A combination of rising oil prices and weakening demand is “hitting the aviation industry harder than virtually every other sector,” according to Eric Heymann of DB Research.
According to International Air Transport Association predictions, the aviation industry will experience “net losses of more than USD 9bn in 2008 and 2009 combined,” reports Heymann in a September paper. Bilateral agreements and the practice of “marrying slots to the national ownership of airlines” also represent a significant obstacle to mergers, he points out.

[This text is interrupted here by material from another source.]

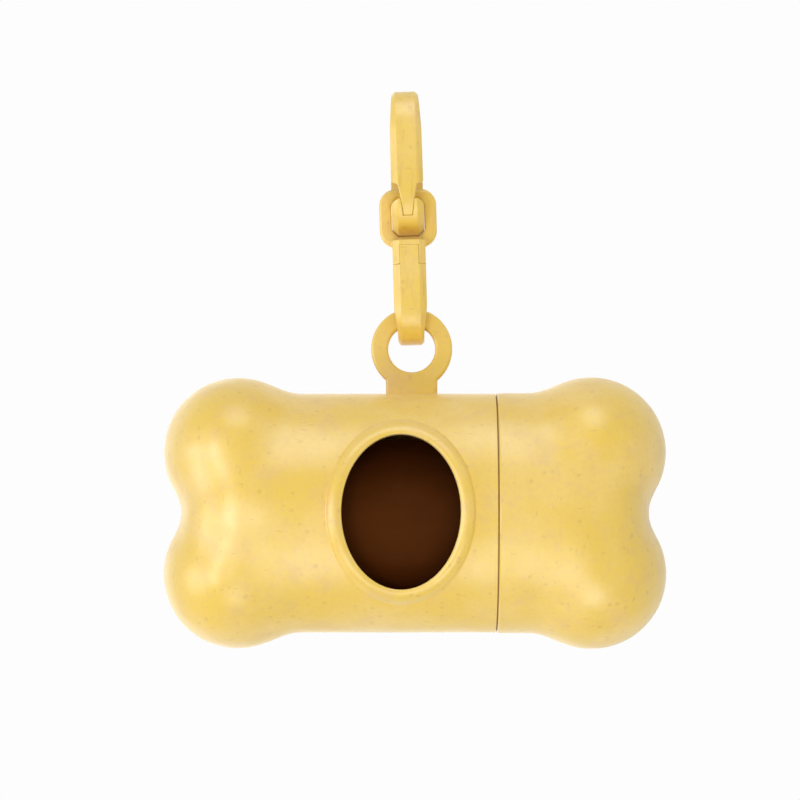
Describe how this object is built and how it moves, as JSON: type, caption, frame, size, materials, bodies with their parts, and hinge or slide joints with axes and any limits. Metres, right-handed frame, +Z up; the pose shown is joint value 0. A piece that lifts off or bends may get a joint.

But the ensuing “presence of poorly capitalised companies in the market” impacts negatively on commercially healthy airlines, claims Heymann, calling for the state to make a “faster and more consistent exit from the aviation market”. He welcomes recent deregulation efforts such as the EU-US Open Sky regulation.
The author warns that “if large sums of public money continue to be spent providing financial support for individual carriers, there is a risk that the worst-case scenario will materialise of efficiently operating airlines being forced out of the market,” stating: “This cannot be in the interest of customers or taxpayers.”
Decades of overcapacity means “further consolidation in the aviation industry is overdue,” concludes Heymann. Yet he does not believe consolidation will result in a “bloodbath” for airlines, mainly because “state aid for perennially loss-making airlines” is slowing things down.